The brightest star of the northern hemisphere, Vega dominates the NE sky. Binoculars reveal the small star just to the NE of Vega, epsilon Lyrae, as a nice double. Larger telescopes at 150X reveal each of this pair is another close double, hence its nickname, the "double double"…a fine sight under steady sky conditions.
Below Vega are the two bright stars of the Summer Triangle; Deneb is at the top of the Northern Cross, known as Cygnus the Swan to the Romans. It is one of the most luminous stars in our Galaxy, about 50,000 times brighter than our Sun. To the south is Altair, the brightest star of Aquila the Eagle.
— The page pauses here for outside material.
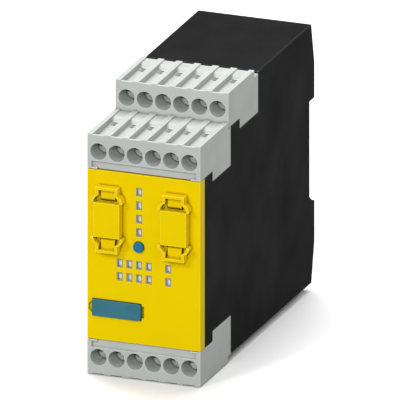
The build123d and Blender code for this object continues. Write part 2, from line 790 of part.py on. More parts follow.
def make_interface_cover(cover_x):
    """Snap-in cap: a raised block between two bow-shaped grips, each framing a latch tongue."""
    with BuildPart() as cover:
        with BuildSketch(Plane.XZ.offset(-front_y)):
            with Locations((cover_x, interface_z)):
                Rectangle(cover_block_width, cover_block_height)
        extrude(amount=cover_proud)
        with BuildSketch(Plane.XZ.offset(-front_y)):
            with Locations((cover_x, interface_z)):
                Rectangle(interface_opening_width - 2 * seat_gap, cover_plug_height)
        extrude(amount=-cover_plug_depth)

        for side in (-1, 1):
            # The grip stands on a thin web, which also carries the tongue
            grip = Plane(
                origin=(cover_x, front_y, interface_z),
                x_dir=(side, 0, 0),
                z_dir=(0, -1, 0),
            )
            with BuildSketch(grip):
                with BuildLine():
                    shoulder = ThreePointArc(
                        (bow_half_width, bow_shoulder),
                        (bow_half_width + bow_bulge, bow_shoulder - bow_bulge_drop),
                        (bow_tip_half_width, bow_tip + bow_tip_round),
                    )
                    Line(shoulder @ 1, (bow_tip_half_width - bow_wall, bow_tip))
                    ThreePointArc(
                        (bow_tip_half_width - bow_wall, bow_tip),
                        (bow_half_width + bow_hollow, bow_shoulder - bow_hollow_drop),
                        (bow_half_width - bow_wall, bow_shoulder - bow_tip_round),
                    )
                    Polyline(
                        (bow_half_width - bow_wall, bow_shoulder - bow_tip_round),
                        (bow_half_width - bow_wall, bow_opening),
                        (0, bow_opening),
                    )
                    Polyline((0, bow_top), (bow_half_width, bow_top), (bow_half_width, bow_shoulder))
                    mirror(about=Plane.YZ)
                make_face()
            extrude(amount=cover_proud)
            with BuildSketch(grip):
                with BuildLine():
                    Polyline(
                        (-cover_block_width / 2, cover_block_height / 2),
                        (web_inset - bow_half_width, bow_shoulder - bow_tip_round),
                        (web_inset - bow_half_width, bow_top - web_inset),
                        (bow_half_width - web_inset, bow_top - web_inset),
                        (bow_half_width - web_inset, bow_shoulder - bow_tip_round),
                        (cover_block_width / 2, cover_block_height / 2),
                        close=True,
                    )
                make_face()
            extrude(amount=web_thickness)
            with BuildSketch(grip):
                with Locations((0, (cover_block_height / 2 + bow_opening) / 2)):
                    Rectangle(
                        tongue_width + 2 * tongue_slot,
                        bow_opening - cover_block_height / 2 - web_inset,
                    )
            extrude(amount=web_thickness, mode=Mode.SUBTRACT)

            # Tongue with a chamfered end, and its hook behind the skin of the front cover
            with BuildSketch(Plane.YZ.offset(cover_x)):
                with BuildLine():
                    end = cover_block_height / 2 + tongue_gap
                    catch = interface_opening_height / 2
                    tongue_y = front_y - web_thickness - tongue_rise
                    Polyline(
                        (front_y, interface_z + side * bow_opening),
                        (tongue_y, interface_z + side * bow_opening),
                        (tongue_y, interface_z + side * (end + tongue_chamfer)),
                        (tongue_y + tongue_chamfer, interface_z + side * end),
                        (front_y, interface_z + side * end),
                        (front_y, interface_z + side * (catch - latch_foot)),
                        (front_y + cover_plug_depth, interface_z + side * (catch - latch_foot)),
                        (front_y + cover_plug_depth, interface_z + side * (catch - seat_gap)),
                        (cap_inner_y + seat_gap, interface_z + side * (catch - seat_gap + latch_catch)),
                        (cap_inner_y + seat_gap, interface_z + side * (catch - seat_gap)),
                        (front_y, interface_z + side * (catch - seat_gap)),
                        close=True,
                    )
                make_face()
            extrude(amount=tongue_width / 2, both=True)
    return cover.part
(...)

If you scan the Milky Way with binocs or
a small spotting scope between Altair and Deneb, you will find many nice open star clusters and also a lot of dark nebulae, the dust clouds from which new stars will be born in the future
To the southeast, Antares is bright in the heart of Scorpius. It appears reddish (its Greek name means rival of Ares or Mars to the Latins) because it is half as hot as our yellow Sun; it is bright because it is a bloated red supergiant, big enough to swallow up our solar system all the way out to Saturn’s orbit! Just above the tail of the
Scorpion are two fine naked eye star clusters, M-7 (discovered by Ptolemy and included in his catalog about 200 AD) and M-6, making one of the best binocular views in the sky. Your binoculars are ideally suited to reveal many fine open star clusters and nebulae in this region of our Galaxy. Get a dark sky site, and use the objects listed on the back of the August
2018 SkyMap printout to guide you to the best deep sky wonders for binocs.
East of the Scorpion’s tail is the teapot shape of Sagittarius, which marks the heart of our Milky Way galaxy. Looking like a cloud of steam coming out of the teapot’s spout is the fine Lagoon Nebula, M-8, easily visible with the naked eye. In the same binocular field just north of the Lagoon is M-20, the Trifid Nebula. Just east of the
pair is the fine globular cluster M-22, faintly visible to the naked eye and spectacularly resolved in scopes of 8" or larger aperture. Look just east of the top star in the teapot of Sagittarius with binoculars.